Une PSLV à T-0. La petite fusée à tout faire indienne a bien des avantages sur certains concurrents commerciaux dans le monde… A commencer par son prix très serré. Crédit ISRO
Futur: La Chine assemble sa CZ-5
C’est dans les mois qui viennent (probablement à l’automne) que la nouvelle fusée de haute puissance chinoise sera lancée. La CZ-5 (ou Longue Marche 5 en français) sera une réelle progression pour les autorités locales. Déjà parce que la CZ-3B, qui est actuellement leur lanceur le plus performant, est très polluant: ses carburants sont hautement toxiques et la fusée est toujours lancée dans une région assez densément habitée (le seul accident impliquant une CZ-3 au sol aurait fait, selon différentes sources largement muselées par les autorités, plus d’une centaine de morts). Bref la CZ-5 serait capable d’emmener des modules ou satellites de 25 tonnes en orbite basse et de plus de 10 tonnes en orbite haute (transfert géostationnaire). En plus de disposer provisoirement de la fusée la plus puissante au monde avant que la Falcon Heavy ne rentre en service, les chinois disposeront enfin de quoi mettre en orbite les nouveaux modules de sa station spatiale! La CZ-5 sera largement utilisée pour les missions habitées et scientifiques du pays (atterrisseur lunaire, modules de station orbitale Tiangong, vaisseau pour Mars en 2020…).

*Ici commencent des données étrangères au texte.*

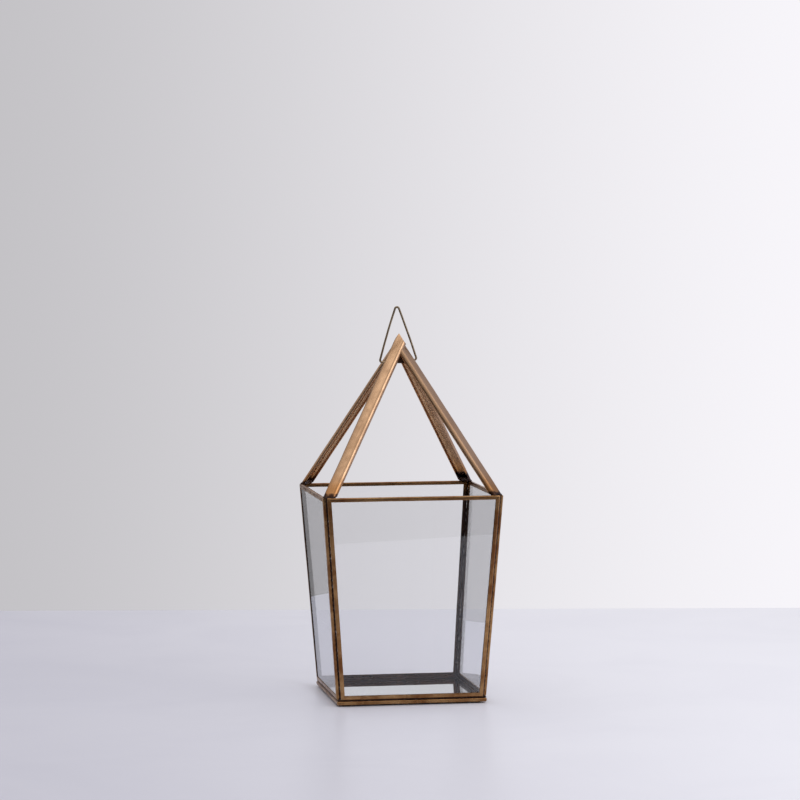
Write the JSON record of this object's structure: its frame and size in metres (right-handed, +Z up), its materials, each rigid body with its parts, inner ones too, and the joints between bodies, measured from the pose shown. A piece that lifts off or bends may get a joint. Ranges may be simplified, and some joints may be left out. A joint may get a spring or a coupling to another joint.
{
  "type": "geometric glass lantern",
  "caption": "Open-topped tapered glass lantern house with brass came edges, a mirror tray, an open strap roof and a swinging wire hanging ring.",
  "frame": {"origin": "on the table under the middle of the object", "axes": "+Z up, front pane facing -Y, +X to the right seen from the front; the ring's lower leg runs along X"},
  "size_m": [0.1468, 0.1468, 0.3201],
  "materials": {
    "came_brass": "aged, satin",
    "strap_brass": "brushed antique brass",
    "ring_wire": "dark patina, satin",
    "solder": "dark patinated solder",
    "glass": "clear, polished",
    "mirror": "polished mirror",
    "felt": "dark felt"
  },
  "bodies": {
    "lantern": {"corner_solder_front_left": "solder", "corner_solder_front_right": "solder", "corner_solder_rear_left": "solder", "corner_solder_rear_right": "solder", "felt_foot_front_left": "felt", "felt_foot_front_right": "felt", "felt_foot_rear_left": "felt", "felt_foot_rear_right": "felt", "front_came_bottom": "came_brass", "front_came_left": "came_brass", "front_came_right": "came_brass", "front_came_top": "came_brass", "front_pane": "glass", "left_came_bottom": "came_brass", "left_came_left": "came_brass", "left_came_right": "came_brass", "left_came_top": "came_brass", "left_pane": "glass", "peak_solder": "solder", "rear_came_bottom": "came_brass", "rear_came_left": "came_brass", "rear_came_right": "came_brass", "rear_came_top": "came_brass", "rear_pane": "glass", "right_came_bottom": "came_brass", "right_came_left": "came_brass", "right_came_right": "came_brass", "right_came_top": "came_brass", "right_pane": "glass", "roof_strap_front_left": "strap_brass", "roof_strap_front_right": "strap_brass", "roof_strap_rear_left": "strap_brass", "roof_strap_rear_right": "strap_brass", "strap_solder_front_left": "solder", "strap_solder_front_right": "solder", "strap_solder_rear_left": "solder", "strap_solder_rear_right": "solder", "tray_came_front": "came_brass", "tray_came_left": "came_brass", "tray_came_rear": "came_brass", "tray_came_right": "came_brass", "tray_mirror": "mirror", "tray_solder_front": "solder", "tray_solder_left": "solder", "tray_solder_rear": "solder", "tray_solder_right": "solder"},
    "ring": {"hanging_ring": "ring_wire"}
  },
  "joints": [
    {"name": "ring_swing", "type": "hinge", "parent": "lantern", "child": "ring", "pos_m": [0, 0, 0.27488], "axis": [0.9982, 0, 0.0593], "range_deg": [-72, 72]}
  ]
}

La CZ-5 lors des essais de pas de tir. Si le lancement de l’automne est un succès, le pays va s’ouvrir de nouveaux débouchés pour ses missions imposantes… Crédit China Daily
La fusée est rentrée dans son assemblage final. Jusqu’ici, il s’état agi de versions de tests, de boosters factices ou bien tout simplement du prototype à l’identique mais « passif », qui a servi pour régler les installations du pas de tir, les manoeuvres au sol pour relever la fusée, les séquences de remplissage des réservoirs… La CZ-5, qui ressemble pas mal à ce que devrait devenir Ariane 6, sera équipée de quatre boosters auxiliaires à propulsion liquide, et d’un moteur central pour le premier étage. Les étages supérieurs seront, eux, cryogéniques (belles performances attendues). On souhaite bonne chance aux chinois, qui vont également cette année étrenner leur nouveau lanceur pour les missions habitées: la CZ-7.